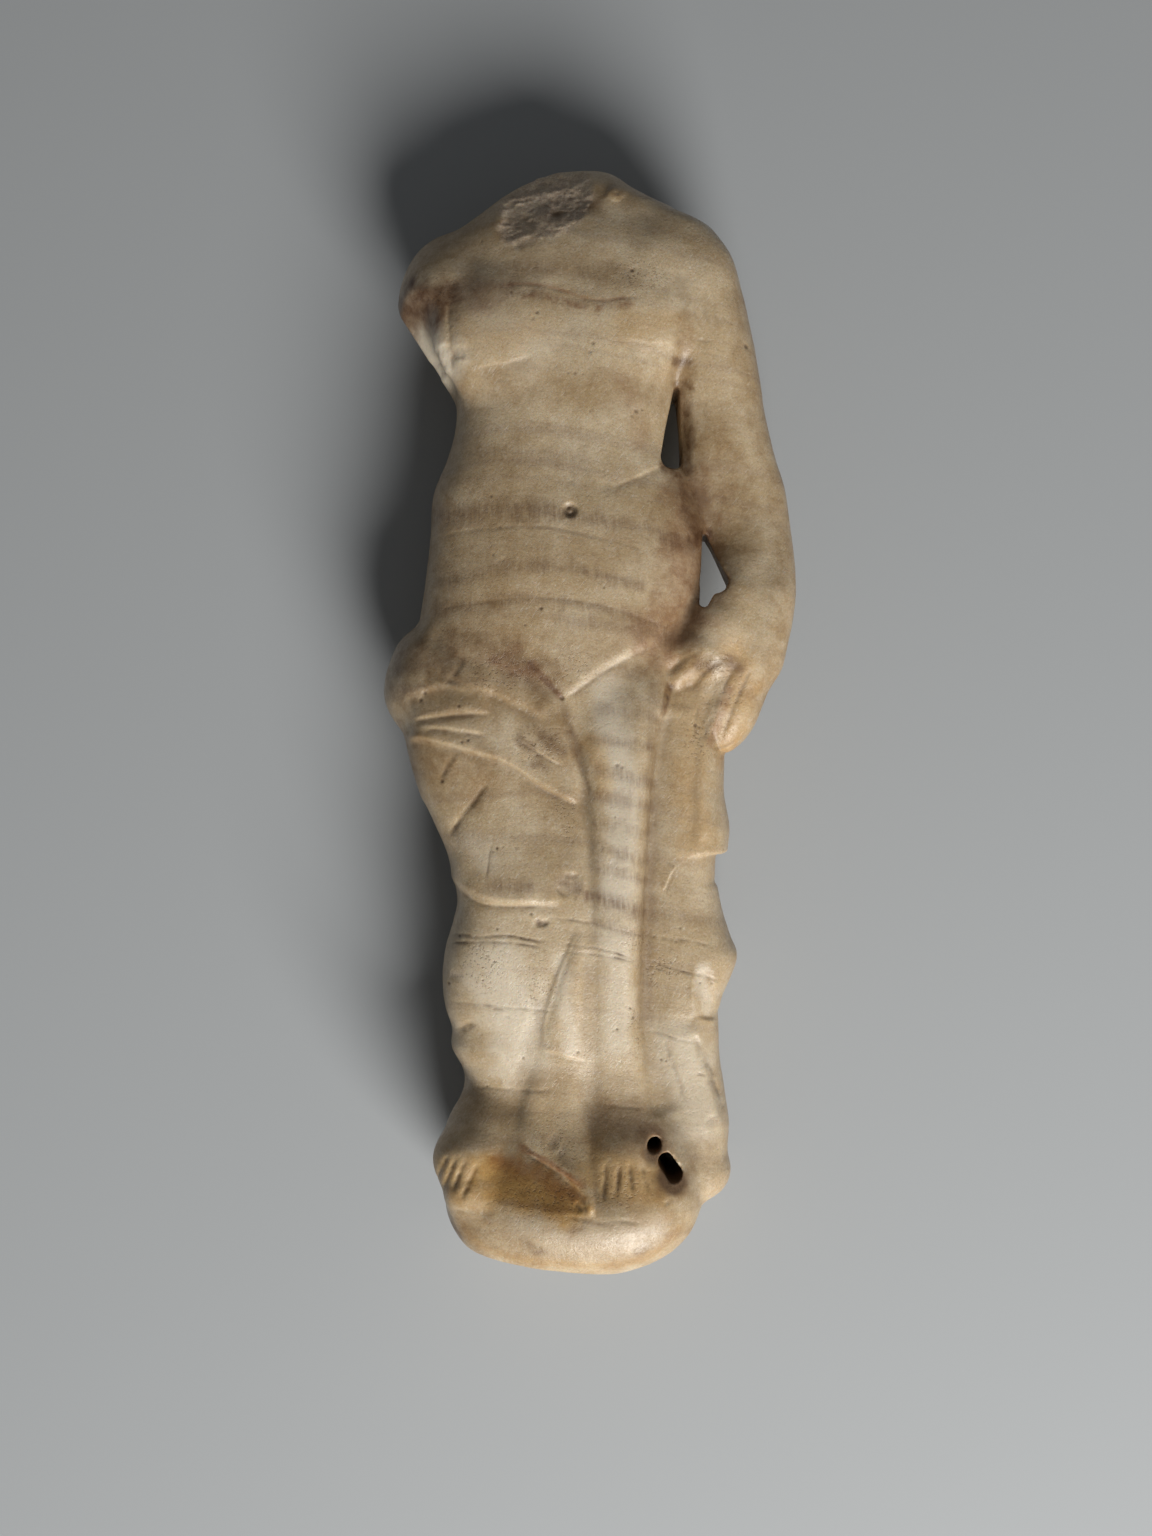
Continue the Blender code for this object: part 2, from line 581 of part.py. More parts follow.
def rough_block():
    """Every column, ball and limb as closed shells that overlap, in the real piece's millimetres."""
    mesh = bmesh.new()
    for stations in (TORSO, ARM, DRAPED_LEG, BARE_LEG, HIP_ROLL):
        add_loft(mesh, stations)
    for stations in (CENTRE_FALL, LONG_FALL, HAND_FALL, KNEE_FALL):
        add_loft(mesh, stations)
    for centre, radii in (LEFT_BREAST, RIGHT_BREAST, SHOULDER_STUMP, LEFT_BUTTOCK, RIGHT_BUTTOCK):
        add_ball(mesh, centre, radii)
    for line in (LEFT_FOOT, RIGHT_FOOT, COLLAR, WEB, WRIST, THUMB):
        for x, y, z, radius in line:
            add_ball(mesh, (x, y, z), (radius,) * 3)
    sole = Vector((0, SOLE_LEVEL, 0))
    plinth_height = Vector((0, PLINTH_HEIGHT / MM, 0))
    for vertex in mesh.verts:
        grown = (vertex.co - sole) * Vector(FIGURE_SCALE)
        vertex.co = grown + plinth_height
    add_loft(mesh, plinth_stations())
    bmesh.ops.recalc_face_normals(mesh, faces=mesh.faces)
    return mesh


def remesh(piece, voxel):
    """One even skin round everything."""
    modifier = piece.modifiers.new("one_skin", "REMESH")
    modifier.mode = "VOXEL"
    modifier.voxel_size = voxel
    apply_modifiers(piece)


def apply_modifiers(piece):
    graph = bpy.context.evaluated_depsgraph_get()
    worked = bpy.data.meshes.new_from_object(piece.evaluated_get(graph))
    piece.modifiers.clear()
    piece.data = worked


def points_of(piece):
    points = np.empty(len(piece.data.vertices) * 3)
    piece.data.vertices.foreach_get("co", points)
    return points.reshape(-1, 3) / MM


def place_points(piece, points):
    piece.data.vertices.foreach_set("co", (points * MM).ravel())
    piece.data.update()


def even_out(points, edges):
    """Each point half way to the middle of its neighbours, to keep the skin's faces even."""
    total = np.zeros_like(points)
    count = np.bincount(edges.ravel(), minlength=len(points))[:, None]
    for axis in range(3):
        total[:, axis] += np.bincount(edges[:, 0], points[edges[:, 1], axis], len(points))
        total[:, axis] += np.bincount(edges[:, 1], points[edges[:, 0], axis], len(points))
    return (points + total / np.maximum(count, 1)) / 2


def carve(piece, rounds):
    """Moves every point onto the carved form with its strokes."""
    edges = np.empty(len(piece.data.edges) * 2, np.int64)
    piece.data.edges.foreach_get("vertices", edges)
    edges = edges.reshape(-1, 2)
    points = points_of(piece)
    corners = np.array(((1, 1, 1), (1, -1, -1), (-1, 1, -1), (-1, -1, 1))) * GRADIENT_REACH
    for turn in range(rounds):
        if turn < rounds - 1:
            points = even_out(points, edges)
        values = [form(points + corner) for corner in corners]
        slope = sum(value[:, None] * corner for value, corner in zip(values, corners))
        steep = np.linalg.norm(slope, axis=1)[:, None]
        facing = slope / np.maximum(steep, 1e-9)
        steepness = steep[:, 0] / (4 * GRADIENT_REACH**2)
        distance = sum(values) / 4 / np.maximum(steepness, LEAST_STEEPNESS)
        wanted = strokes(to_figure(points))
        move = np.clip(distance - wanted, -LONGEST_MOVE, LONGEST_MOVE)
        points = points - facing * move[:, None]
    place_points(piece, points)


def thin_out(piece, most):
    triangles = sum(len(face.vertices) - 2 for face in piece.data.polygons)
    modifier = piece.modifiers.new("fewer_faces", "DECIMATE")
    modifier.ratio = most / triangles
    apply_modifiers(piece)


def slot_cutter(name, start, end, start_width, end_width):
    """An upright cutter through the stone, round at both ends."""
    mesh = bmesh.new()
    for centre, width in ((start, start_width), (end, end_width)):
        for depth in (-CUTTER_OVERSHOOT, STATUE_DEPTH / MM + CUTTER_OVERSHOOT):
            for index in range(CUTTER_SIDES):
                turn = 2 * math.pi * index / CUTTER_SIDES
                x = centre[0] + width / MM / 2 * math.cos(turn)
                y = centre[1] + width / MM / 2 * math.sin(turn)
                mesh.verts.new(Vector((x, y, depth)) * MM)
    hull = bmesh.ops.convex_hull(mesh, input=mesh.verts)
    bmesh.ops.delete(mesh, geom=hull["geom_interior"], context="VERTS")
    bmesh.ops.recalc_face_normals(mesh, faces=mesh.faces)
    data = bpy.data.meshes.new(name)
    mesh.to_mesh(data)
    cutter = bpy.data.objects.new(name, data)
    bpy.context.scene.collection.objects.link(cutter)
    cutter.display_type = "WIRE"
    cutter.hide_render = True
    return cutter


def from_figure(x, y):
    """Where a place on the figure lies on the real piece, in its millimetres."""
    return x * FIGURE_SCALE[0], PLINTH_HEIGHT / MM + (y - SOLE_LEVEL) * FIGURE_SCALE[1]


def below(place, length, lean):
    """The place that far towards the feet, leaning to the right."""
    return place[0] + length / MM * math.sin(lean), place[1] - length / MM * math.cos(lean)


def cutters():
    """The slit inside the arm, the gap at the elbow and the two drill holes by the ankle."""
    openings = (
        ("slit", SLIT_TOP, SLIT_LENGTH, SLIT_LEAN, SLIT_TOP_WIDTH, SLIT_FOOT_WIDTH),
        (
            "elbow_gap", ELBOW_GAP_TOP, ELBOW_GAP_LENGTH, ELBOW_GAP_LEAN,
            ELBOW_GAP_TOP_WIDTH, ELBOW_GAP_FOOT_WIDTH,
        ),
        (
            "elbow_corner", ELBOW_CORNER, ELBOW_CORNER_LENGTH, ELBOW_CORNER_LEAN,
            ELBOW_CORNER_TOP_WIDTH, ELBOW_CORNER_FOOT_WIDTH,
        ),
        ("drill_hole", DRILL_HOLE, 0.0, 0.0, DRILL_DIAMETER, DRILL_DIAMETER),
        ("drill_slot", DRILL_SLOT, DRILL_SLOT_LENGTH, DRILL_SLOT_LEAN, DRILL_DIAMETER, DRILL_DIAMETER),
    )
    tools = []
    for name, place, length, lean, top_width, foot_width in openings:
        top = from_figure(*place)
        tools.append(slot_cutter(name, top, below(top, length, lean), top_width, foot_width))
    return tools


def cut_through(piece, tools):
    for tool in tools:
        modifier = piece.modifiers.new(tool.name, "BOOLEAN")
        modifier.operation = "DIFFERENCE"
        modifier.object = tool
    apply_modifiers(piece)


def cut_flat(piece, place, facing):
    """Cuts off what lies beyond a plane and closes the cut with one flat face."""
    mesh = bmesh.new()
    mesh.from_mesh(piece.data)
    everything = mesh.verts[:] + mesh.edges[:] + mesh.faces[:]
    cut = bmesh.ops.bisect_plane(mesh, geom=everything, plane_co=place, plane_no=facing, clear_outer=True)
    rim = [element for element in cut["geom_cut"] if isinstance(element, bmesh.types.BMEdge)]
    bmesh.ops.edgeloop_fill(mesh, edges=rim)
    bmesh.ops.triangulate(mesh, faces=[face for face in mesh.faces if len(face.verts) > 4])
    mesh.to_mesh(piece.data)
    mesh.free()


def stone_material():
    """Honey-coloured alabaster, polished and a little worn."""
    material = bpy.data.materials.new("banded_alabaster")
    material.use_nodes = True
    shader = material.node_tree.nodes["Principled BSDF"]
    shader.inputs["Base Color"].default_value = (0.60, 0.45, 0.28, 1)
    shader.inputs["Roughness"].default_value = 0.42
    shader.inputs["Metallic"].default_value = 0.0
    return material


def venus_statuette():
    mesh = rough_block()
    bmesh.ops.scale(mesh, vec=(MM, MM, MM), verts=mesh.verts)
    data = bpy.data.meshes.new("venus_statuette")
    mesh.to_mesh(data)
    mesh.free()
    piece = bpy.data.objects.new("venus_statuette", data)
    bpy.context.scene.collection.objects.link(piece)
    remesh(piece, VOXEL)
    carve(piece, ROUGH_ROUNDS)
    remesh(piece, FINE_VOXEL)
    carve(piece, FINE_ROUNDS)
    remesh(piece, FINE_VOXEL)
    thin_out(piece, MOST_TRIANGLES)
    cut_through(piece, cutters())
    cut_flat(piece, (0, 0, REST_CUT), (0, 0, -1))
    facing = underside_facing()
    cut_flat(piece, (PLINTH_LOWEST * MM - REST_CUT * facing[0], -REST_CUT * facing[1], 0), facing)
    settle_on_floor(piece)
    piece.data.materials.clear()
    piece.data.materials.append(stone_material())
    piece.data.shade_smooth()
    piece.data.set_sharp_from_angle(angle=SHARP_ANGLE)
    return piece


def settle_on_floor(piece):
    """Puts the origin under the middle of the stone, at the floor."""
    points = points_of(piece)
    lowest, highest = points.min(axis=0), points.max(axis=0)
    middle = (lowest + highest) / 2
    middle[2] = lowest[2]
    place_points(piece, points - middle)


def clear_scene():
    for thing in list(bpy.data.objects):
        bpy.data.objects.remove(thing, do_unlink=True)


clear_scene()
venus_statuette()
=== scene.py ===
"""The looks of a small headless Venus in banded alabaster, lying on its back on a plain floor.

The stone is a copy of the fixed frame's skin, remeshed finely and settled on the same carved form. It then
gets the folds, toes, fingers, breaks, pits and cracks that chisel, drill and time left on it.
Carving numbers are millimetres: x to the viewer's right, y from the plinth to the neck, z out of the front.
"""

import json
import math

import bpy
import numpy as np
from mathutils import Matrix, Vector

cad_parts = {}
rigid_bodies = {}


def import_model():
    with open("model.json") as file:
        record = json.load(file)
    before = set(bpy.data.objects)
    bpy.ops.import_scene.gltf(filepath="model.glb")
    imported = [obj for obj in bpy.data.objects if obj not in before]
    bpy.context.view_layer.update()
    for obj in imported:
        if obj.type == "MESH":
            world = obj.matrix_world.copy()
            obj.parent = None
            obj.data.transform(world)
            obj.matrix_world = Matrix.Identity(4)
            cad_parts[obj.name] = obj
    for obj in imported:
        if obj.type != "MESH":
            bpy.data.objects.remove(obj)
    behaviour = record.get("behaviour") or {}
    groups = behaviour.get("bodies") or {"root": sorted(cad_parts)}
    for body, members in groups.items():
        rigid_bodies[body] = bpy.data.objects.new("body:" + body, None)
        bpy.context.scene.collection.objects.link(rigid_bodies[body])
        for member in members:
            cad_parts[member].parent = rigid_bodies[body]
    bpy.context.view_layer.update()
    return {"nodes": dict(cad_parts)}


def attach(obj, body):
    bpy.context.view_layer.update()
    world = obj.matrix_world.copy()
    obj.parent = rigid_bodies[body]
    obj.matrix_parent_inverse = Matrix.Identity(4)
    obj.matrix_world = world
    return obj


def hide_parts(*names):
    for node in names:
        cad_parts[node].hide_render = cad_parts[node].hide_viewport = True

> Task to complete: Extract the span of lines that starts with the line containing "cad_parts[member].parent = rigid_bodies[body]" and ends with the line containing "for node in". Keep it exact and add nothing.

> Written reply:
            cad_parts[member].parent = rigid_bodies[body]
    bpy.context.view_layer.update()
    return {"nodes": dict(cad_parts)}


def attach(obj, body):
    bpy.context.view_layer.update()
    world = obj.matrix_world.copy()
    obj.parent = rigid_bodies[body]
    obj.matrix_parent_inverse = Matrix.Identity(4)
    obj.matrix_world = world
    return obj


def hide_parts(*names):
    for node in names:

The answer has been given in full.